Written task = Begin at the line containing "Reconstruct the object" in the entries below and end at the line containing "const ARC_STEPS = 20;"; transcribe that range exactly and nothing outside it.

Supplied material =
** BEGIN **
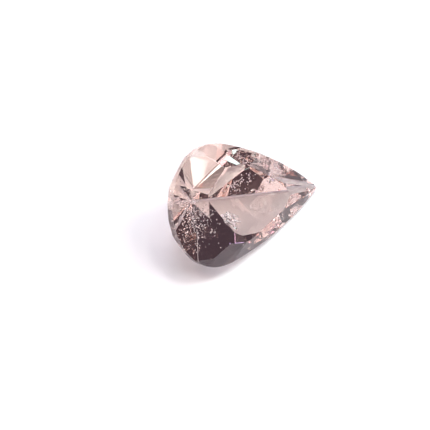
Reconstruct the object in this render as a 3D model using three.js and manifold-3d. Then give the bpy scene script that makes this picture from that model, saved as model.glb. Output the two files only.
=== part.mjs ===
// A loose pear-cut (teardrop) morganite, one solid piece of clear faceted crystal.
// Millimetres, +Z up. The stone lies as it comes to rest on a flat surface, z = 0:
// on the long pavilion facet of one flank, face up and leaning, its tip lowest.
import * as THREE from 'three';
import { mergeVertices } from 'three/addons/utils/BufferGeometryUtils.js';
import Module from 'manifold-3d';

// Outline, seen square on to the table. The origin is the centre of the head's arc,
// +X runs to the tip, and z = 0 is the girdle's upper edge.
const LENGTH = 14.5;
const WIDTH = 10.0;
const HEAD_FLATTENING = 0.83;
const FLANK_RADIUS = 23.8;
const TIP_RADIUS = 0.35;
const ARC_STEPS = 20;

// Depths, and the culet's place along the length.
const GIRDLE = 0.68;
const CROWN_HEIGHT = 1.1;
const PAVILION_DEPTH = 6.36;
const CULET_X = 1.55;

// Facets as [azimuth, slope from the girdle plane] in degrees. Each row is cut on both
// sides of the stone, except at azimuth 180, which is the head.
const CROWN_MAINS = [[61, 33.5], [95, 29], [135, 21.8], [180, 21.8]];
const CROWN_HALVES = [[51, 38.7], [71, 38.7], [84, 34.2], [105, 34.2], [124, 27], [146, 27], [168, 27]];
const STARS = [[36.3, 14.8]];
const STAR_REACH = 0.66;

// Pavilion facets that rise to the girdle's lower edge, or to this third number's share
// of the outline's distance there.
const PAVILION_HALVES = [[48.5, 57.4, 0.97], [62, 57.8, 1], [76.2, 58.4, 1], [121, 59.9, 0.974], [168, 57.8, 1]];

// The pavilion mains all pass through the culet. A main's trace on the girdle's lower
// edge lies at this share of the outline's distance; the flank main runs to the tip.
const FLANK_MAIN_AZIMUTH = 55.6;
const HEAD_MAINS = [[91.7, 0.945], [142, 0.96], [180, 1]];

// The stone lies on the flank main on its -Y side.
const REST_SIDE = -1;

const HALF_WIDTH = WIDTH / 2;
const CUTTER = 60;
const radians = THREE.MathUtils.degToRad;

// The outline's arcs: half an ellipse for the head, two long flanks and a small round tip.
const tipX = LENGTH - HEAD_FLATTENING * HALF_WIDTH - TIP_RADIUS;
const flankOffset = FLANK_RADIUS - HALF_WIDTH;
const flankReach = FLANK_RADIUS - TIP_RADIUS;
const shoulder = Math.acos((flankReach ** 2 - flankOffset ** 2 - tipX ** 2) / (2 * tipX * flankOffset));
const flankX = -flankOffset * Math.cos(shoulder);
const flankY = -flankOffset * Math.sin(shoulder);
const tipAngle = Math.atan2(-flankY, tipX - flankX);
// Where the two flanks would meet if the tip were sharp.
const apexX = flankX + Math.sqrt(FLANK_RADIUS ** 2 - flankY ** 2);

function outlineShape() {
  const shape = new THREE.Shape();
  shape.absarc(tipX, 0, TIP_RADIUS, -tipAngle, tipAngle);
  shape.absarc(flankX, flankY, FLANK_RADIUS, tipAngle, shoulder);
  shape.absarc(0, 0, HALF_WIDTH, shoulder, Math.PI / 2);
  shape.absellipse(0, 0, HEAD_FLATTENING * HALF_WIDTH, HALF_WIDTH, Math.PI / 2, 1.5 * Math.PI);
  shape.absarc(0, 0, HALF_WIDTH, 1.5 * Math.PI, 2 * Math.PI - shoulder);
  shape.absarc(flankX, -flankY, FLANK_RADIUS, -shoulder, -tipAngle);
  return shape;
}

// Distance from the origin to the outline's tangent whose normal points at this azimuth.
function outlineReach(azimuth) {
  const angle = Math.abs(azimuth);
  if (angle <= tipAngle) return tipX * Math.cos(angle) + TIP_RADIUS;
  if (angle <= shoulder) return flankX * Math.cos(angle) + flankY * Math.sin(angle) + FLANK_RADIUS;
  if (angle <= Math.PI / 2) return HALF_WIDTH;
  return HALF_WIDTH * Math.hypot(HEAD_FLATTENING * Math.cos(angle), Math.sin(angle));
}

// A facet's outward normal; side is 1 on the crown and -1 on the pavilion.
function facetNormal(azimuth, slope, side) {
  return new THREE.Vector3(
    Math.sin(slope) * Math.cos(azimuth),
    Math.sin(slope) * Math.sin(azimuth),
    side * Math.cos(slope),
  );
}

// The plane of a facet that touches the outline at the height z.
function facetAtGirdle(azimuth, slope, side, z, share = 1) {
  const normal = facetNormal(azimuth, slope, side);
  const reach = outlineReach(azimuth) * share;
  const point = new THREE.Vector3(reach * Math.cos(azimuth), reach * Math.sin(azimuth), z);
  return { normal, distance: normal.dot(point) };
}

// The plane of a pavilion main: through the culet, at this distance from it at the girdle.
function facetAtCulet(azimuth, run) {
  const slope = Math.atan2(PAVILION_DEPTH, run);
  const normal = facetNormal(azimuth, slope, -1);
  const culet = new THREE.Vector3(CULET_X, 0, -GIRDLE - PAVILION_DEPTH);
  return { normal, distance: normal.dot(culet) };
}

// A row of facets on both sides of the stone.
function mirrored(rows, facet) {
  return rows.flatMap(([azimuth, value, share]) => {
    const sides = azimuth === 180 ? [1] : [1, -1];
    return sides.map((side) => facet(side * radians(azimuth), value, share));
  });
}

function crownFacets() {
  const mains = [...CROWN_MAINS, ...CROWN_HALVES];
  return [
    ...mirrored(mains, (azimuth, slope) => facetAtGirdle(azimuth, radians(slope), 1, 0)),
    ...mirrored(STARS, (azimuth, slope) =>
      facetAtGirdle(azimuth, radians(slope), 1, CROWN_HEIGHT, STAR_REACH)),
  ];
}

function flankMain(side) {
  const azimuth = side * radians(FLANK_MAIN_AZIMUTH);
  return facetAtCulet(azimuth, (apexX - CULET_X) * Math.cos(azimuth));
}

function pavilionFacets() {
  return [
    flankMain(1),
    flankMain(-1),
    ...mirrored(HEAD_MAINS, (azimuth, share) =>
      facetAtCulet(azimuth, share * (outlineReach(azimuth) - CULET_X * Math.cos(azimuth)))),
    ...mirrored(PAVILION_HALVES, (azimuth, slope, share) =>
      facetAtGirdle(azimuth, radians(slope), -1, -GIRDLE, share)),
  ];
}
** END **
** BEGIN **
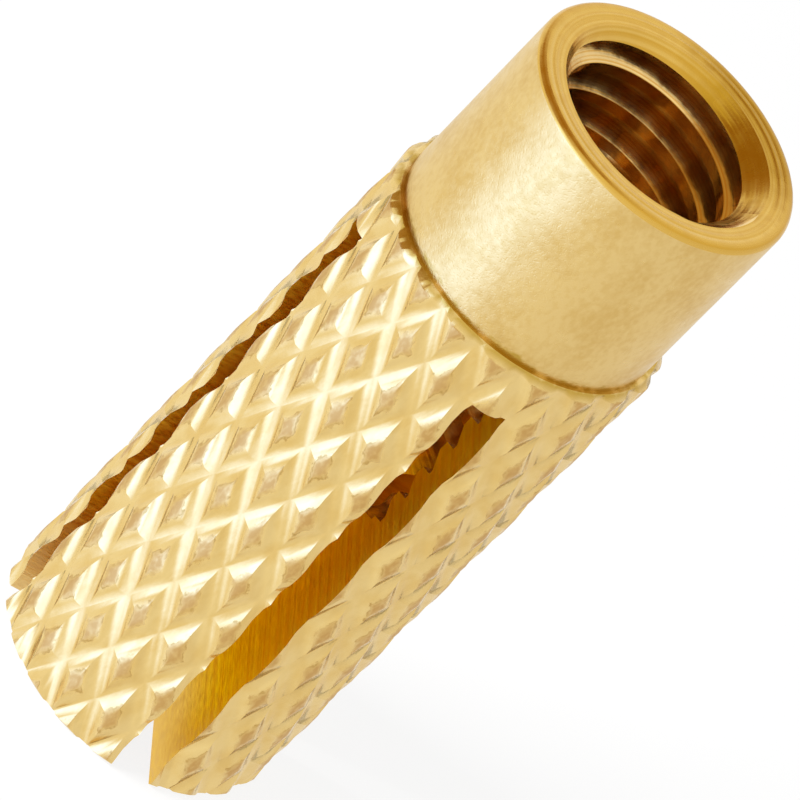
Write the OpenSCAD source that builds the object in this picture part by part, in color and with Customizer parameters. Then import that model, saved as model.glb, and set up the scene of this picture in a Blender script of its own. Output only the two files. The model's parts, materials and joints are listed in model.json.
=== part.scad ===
** END **
Solution to this problem =
Reconstruct the object in this render as a 3D model using three.js and manifold-3d. Then give the bpy scene script that makes this picture from that model, saved as model.glb. Output the two files only.
=== part.mjs ===
// A loose pear-cut (teardrop) morganite, one solid piece of clear faceted crystal.
// Millimetres, +Z up. The stone lies as it comes to rest on a flat surface, z = 0:
// on the long pavilion facet of one flank, face up and leaning, its tip lowest.
import * as THREE from 'three';
import { mergeVertices } from 'three/addons/utils/BufferGeometryUtils.js';
import Module from 'manifold-3d';

// Outline, seen square on to the table. The origin is the centre of the head's arc,
// +X runs to the tip, and z = 0 is the girdle's upper edge.
const LENGTH = 14.5;
const WIDTH = 10.0;
const HEAD_FLATTENING = 0.83;
const FLANK_RADIUS = 23.8;
const TIP_RADIUS = 0.35;
const ARC_STEPS = 20;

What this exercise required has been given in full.